Data extract:
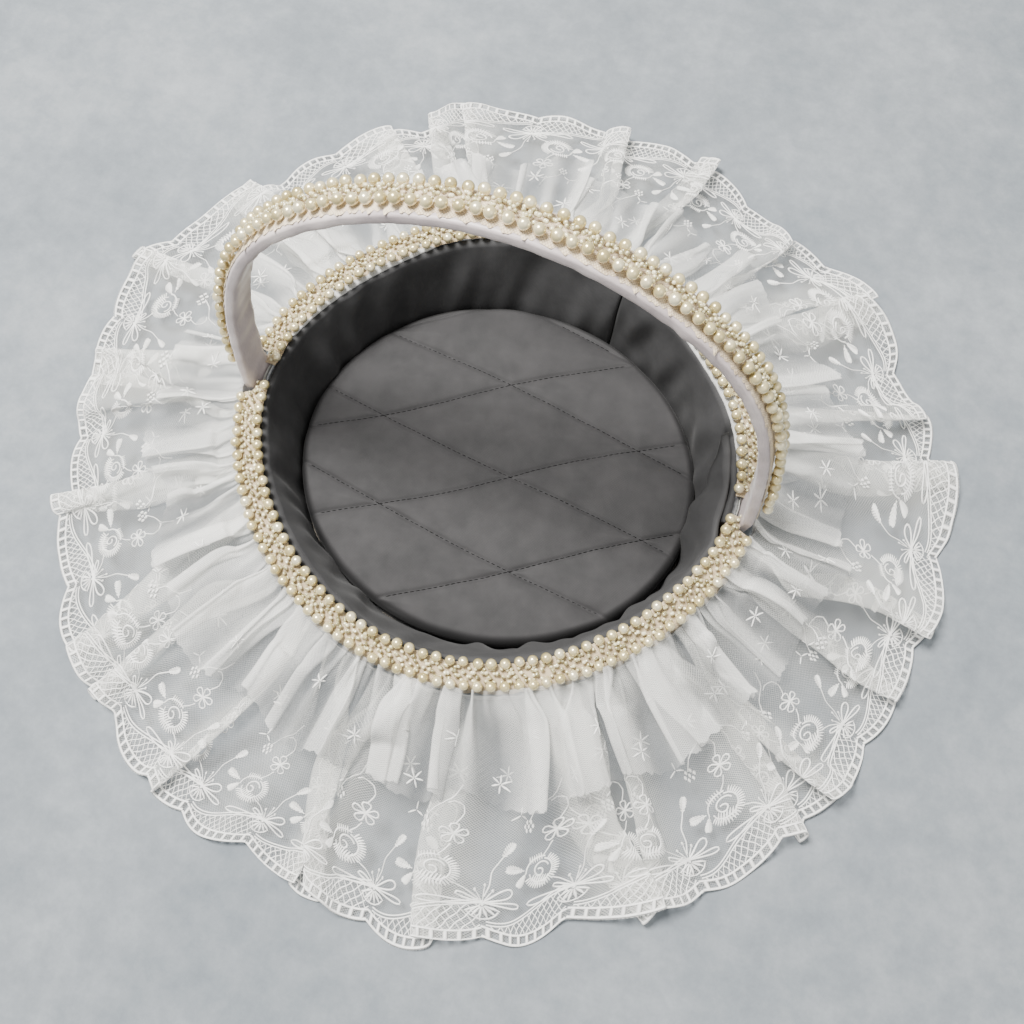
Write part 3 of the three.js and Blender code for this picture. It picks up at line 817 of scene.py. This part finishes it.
def make_handle_trim():
    """Tape, two rows of pearls and seed beads on the handle's outer face."""
    line = HandleLine(6.7 * MM, HANDLE_TRIM_LOW)
    for side, name in ((-1, "front"), (1, "back")):
        along = np.arange(PEARL_PITCH / 2, line.length - PEARL_PITCH / 4, PEARL_PITCH)
        along = along + rng.normal(0, 0.2 * MM, len(along))
        point, outward, across = line.at(along)
        centres = point + across * side * HANDLE_ROW + rng.normal(0, 0.2 * MM, point.shape)
        pearl_strand(f"pearls_handle_{name}", centres, f"handle_pearls_{name}")

    def seat(along, across_by, lift):
        point, outward, across = line.at(np.clip(along, 0, line.length))
        return point + across * across_by + outward * (lift - 2.2 * MM)

    starts = np.arange(PEARL_PITCH / 2, line.length - PEARL_PITCH / 2, PEARL_PITCH * 0.42)
    centres = seed_zigzag(seat, starts, 2.9 * MM, 1.6 * MM)
    seed_strand("seed_beads_handle", centres, "handle_seed_beads")
    make_handle_tape()


def make_handle_tape():
    """Frayed gauze under the handle's pearls."""
    tape_line = HandleLine(3.7 * MM, HANDLE_TRIM_LOW - 2 * MM)
    along = np.linspace(0, tape_line.length, 460)
    point, outward, across = (part[:, None, :] for part in tape_line.at(along))
    t = np.linspace(-1, 1, 13)
    fray = Ripples(61, 40, (1, 2), (200, 2400), 0.2)(0 * t, along[:, None])
    reach = (8.1 * MM + 0.7 * MM * fray * np.abs(t) ** 6) * t
    droop = -0.9 * MM * np.abs(t) ** 8
    co = point + across * reach[..., None] + outward * droop[:, None]
    flat = stacked(along[:, None], t * 7.9 * MM)
    tape = cloth_piece("handle_tape_cloth", co, flat, handle_gauze, "tape", ["handle_trim_tape"])


# ---- Ruffles ----
class Pleats:
    """One level of a ruffle's pleats, count of them with cloth millimetres in each.

    Their weight goes from one value at the heading to another by the row share settled, and laid is
    how far they lean over.
    """

    def __init__(self, draw, length, drift, count, cloth, weights, settled, laid):
        self.length, self.weights, self.settled = length, weights, settled
        self.centres = (np.arange(count) + draw.uniform(-0.22, 0.22, count)) * length / count
        self.cloths = cloth * MM * draw.uniform(0.72, 1.28, count)
        self.leans = laid * draw.uniform(0.45, 1.2, count) * np.where(draw.random(count) < 0.5, -1, 1)
        self.strays = drift * draw.uniform(-1, 1, (count, 3))
        self.forces = draw.uniform(0.9, 1.1, count)

    def at(self, p, share):
        """The bend and the sideways lean at places along the strip, in one row."""
        weight = self.weights[0] + (self.weights[1] - self.weights[0]) * smoothstep(0, self.settled, share)
        sway, phase, slope = self.strays.T
        moved = self.centres + 0.3 * self.cloths * (sway * np.sin(2.2 * share + 3 * phase) + slope * share)
        away = (p - moved[:, None] + self.length / 2) % self.length - self.length / 2
        tau = away / self.cloths[:, None]
        pulse = -np.sin(TURN * tau) * (1 - (2 * tau) ** 4) * (np.abs(tau) < 0.5)
        near = 1 - smoothstep(0.42, 0.6, np.abs(tau))
        return weight * (self.forces @ pulse), weight * (self.leans @ near)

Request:
Where a line contains "part", copy that line.

Exercise output:
Write part 3 of the three.js and Blender code for this picture. It picks up at line 817 of scene.py. This part finishes it.
    point, outward, across = (part[:, None, :] for part in tape_line.at(along))